“AFTER-MATH”
autore: Rolling Stones
etichetta: Decca
anno di pubblicazione: 1966
con: Mick Jagger, Keith Richard, Brian Jones, Bill Wyman, Charlie Watts, Jack Nitzsche, Ian Stewart.
Se dovessi fare due nomi rappresentativi della swinging’ London non avrei dubbi: Mary Quant e i Rolling Stones, la prima ha inventato la minigonna e i secondi hanno insegnato a toglierla. Lanciati come i rivali cattivi dei Beatles, i 5 interpretarono la parte con tanta perfezione da venire identificati quali messi del male. Per questa fiction affatto riuscita si fanno perdonare anche la circostanza che vuole un sesto individuo confinato dietro le quinte causa scarsa fotogenicità. Ma cosa aveva di realmente nuovo la musica inglese nella prima parte degli anni Sessanta? In realtà niente, almeno sotto l’aspetto strettamente stilistico, dal momento che pescava a pieno ritmo nel blues, nel rhythm and blues e nel rock’n’roll più sanguigno. La novità era di tipo culturale ed era destinata ad incidere nel mondo della moda e dei comportamenti.
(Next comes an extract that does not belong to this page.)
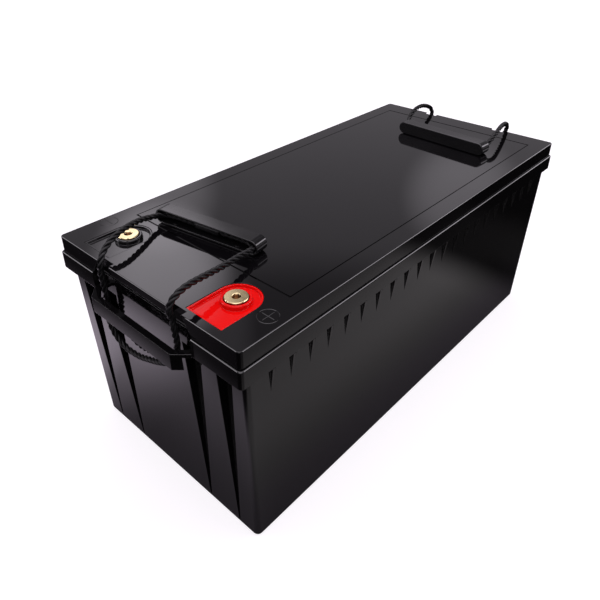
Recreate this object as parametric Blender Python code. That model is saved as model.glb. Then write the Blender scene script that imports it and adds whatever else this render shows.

Se il loro aspetto da ragazzacci, in contrapposizione al bon ton dei Beatles, fece degli Stones i veri campioni della contestazione, la capacità di costruire canzoni intorno a pochi elementi grezzi ne fece il prototipo del gruppo rock. After-Math è l’album migliore della loro giovinezza e contiene alcuni classici del periodo, Mother’s Little Helper, Stupid Girl, Lady Jane, Under My Thumb e l’inno Out Of Time, con Goin’ Home che sfonda la barriera degli 11 minuti e ½. Verrà poi la breve stagione della maturità, che va da Beggar’s Banquet a Exile On Main Street, e infine la senilità che, pur solcata da vari segni di sclerosi, non mancherà di regalare qualche decente alzata di testa, ma i veri Stones restano questi: la voce di Jagger, la ruspata di Richard, l’impeccabile motore Wyman–Watts e l’estrosità di Brian Jones, agnello sacrificale destinato ad accrescere il mito.